However, differences between the Indian National Congress and the Muslim League arose on interpretation of “Group Clauses” of the Cabinet Mission.
The British government intervened at this stage and explained to the leaders in London that the contention of the Muslim League was correct. And on December 6, 1946, the British Government published a statement, which for the first time acknowledged the possibility of two Constituent Assemblies and two States.
As a result, when the Constituent Assembly first met on December 9, 1946, it was boycotted by the Muslim League, and it functioned without the participation of the Muslim League.
NATURE OF THE CONSTITUENT ASSEMBLY’S REPRESENTATION
It is often argued that the Constituent Assembly of India did not represent the masses of India because its representatives were not elected through the universal adult franchise. Rather they were indirectly elected by the restricted adult franchise confined to the elite sections of society – the educated and tax payers.
According to Granville Austin the reasons for the restricted franchise and indirect election to the Constituent Assembly members were spelled by the Cabinet Mission Plan. These were to avoid the cumbersome and slow progress in the process of Constitution making.

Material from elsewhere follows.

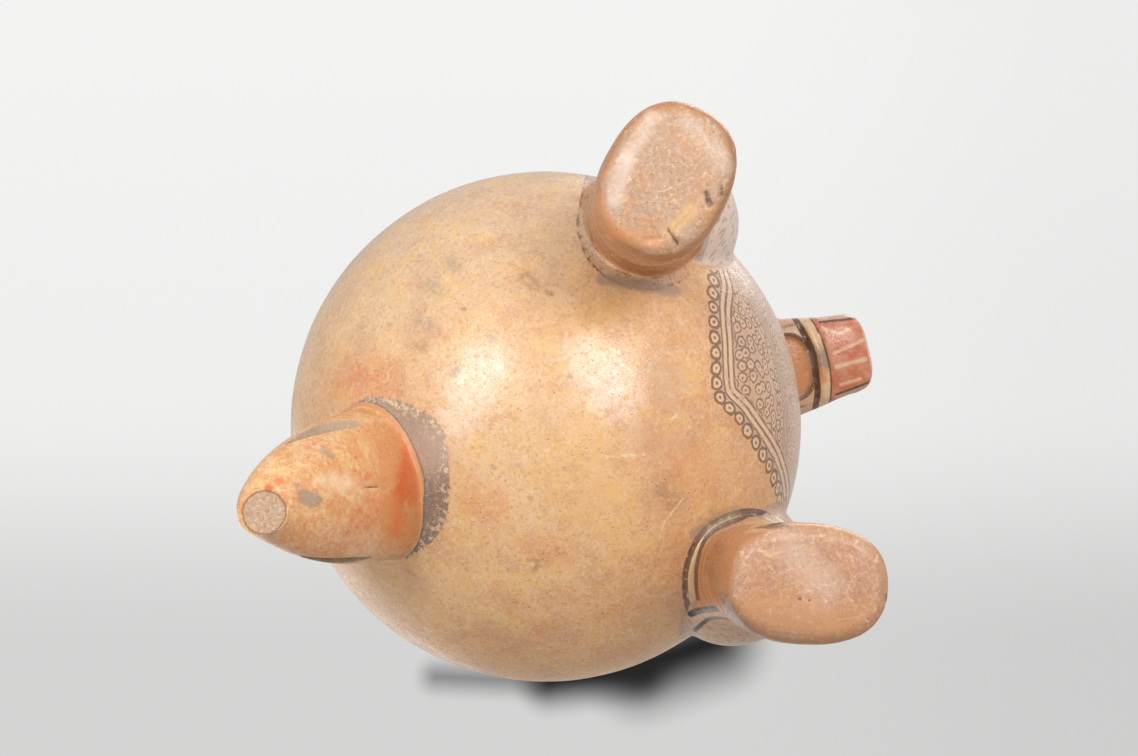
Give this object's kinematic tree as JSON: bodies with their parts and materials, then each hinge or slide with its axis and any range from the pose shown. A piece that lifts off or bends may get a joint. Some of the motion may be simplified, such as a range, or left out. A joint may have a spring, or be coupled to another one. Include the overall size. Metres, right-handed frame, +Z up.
{
  "type": "zoomorphic vessel",
  "caption": "Pear-shaped painted clay jar with a spotted cat's head and forelimbs in relief, standing on its front feet and a hollow tail foot.",
  "frame": {"origin": "centre of the whole vessel's outline seen from above, on the floor that its three feet stand on", "axes": "+Z up along the jar's axis; the cat's head faces -Y, the tail foot is at +Y and the cat's left side is +X"},
  "size_m": [0.2355, 0.2872, 0.34],
  "materials": {
    "painted_clay": "satin"
  },
  "bodies": {
    "root": {"vessel": "painted_clay"}
  },
  "joints": []
}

The Cabinet Mission provided for the indirect election to the Constituent Assembly by the elected members of the provincial legislature. The Indian National Congress agreed to this proposal of the Cabinet Mission forsaking the claim of adult franchise to hold election to the Constituent Assembly.
Despite having been elected through the restricted adult franchise, the Constituent Assembly represented different shades of opinions and religious communities of India. Austin observed that though there was a majority of the Indian National Congress in the Constituent Assembly, it had an “unwritten and unquestioned belief” that the Indian National Congress should represent social and ideological diversity.
There was also its “deliberate policy” that the representatives of various minority communities and viewpoints should be represented in the Constituent Assembly. The Constituent Assembly consisted of members with different ideological orientations, and three religious communities -Sikhs, Muslims and General (Hindus and all other communities like the Anglo-Indians, Parsis, etc).
In words of K. Santaram “There was hardly any shade of opinion not represented in the Assembly”. Majority of the Constituent Assembly members belonged to the Indian National Congress. It also included more than a dozen non-Indian National Congress members.
Some of these were A.K. Ayyer, H.N. Kunjru, N.G. Ayyanger, S.P. Mukherjee and Dr. B.R. Ambedkar. S.P. Mookerji represented the Hindu Mahasabha.
The Constituent Assembly included representatives from the Princely States as well. It needs to be underscored that Dr. Ambedkar was initially elected to the Constituent Assembly from Bengal as member of the Scheduled Caste Federation. But he lost this seat due to the partition of Bengal and was re-elected by the Bombay Indian National Congress (as a non-Indian National Congress candidate) at the request of the Indian National Congress High Command.
The Constituent Assembly sought to address concerns of every person irrespective of their social and cultural orientations. Before incorporating a provision in the constitution, it held elaborate deliberations. Thus, the members of the Constituent Assembly could overcome the limitations of having been elected by the restricted franchise.
The Constituent Assembly sought to accommodate universal values of democracy. The Constituent Assembly adopted several provisions from different constitutions of world and adapted them to the needs of India. In fact, Austin argues that while incorporating different provisions in the Constitution including those which were borrowed from other countries the Constituent Assembly adopted “two wholly Indian concepts” of resolving differences among its members, i.e., consensus and accommodation.
Most members of the Constituent Assembly participated in its proceedings. But these were twenty individuals who played the most influential role in the Assembly.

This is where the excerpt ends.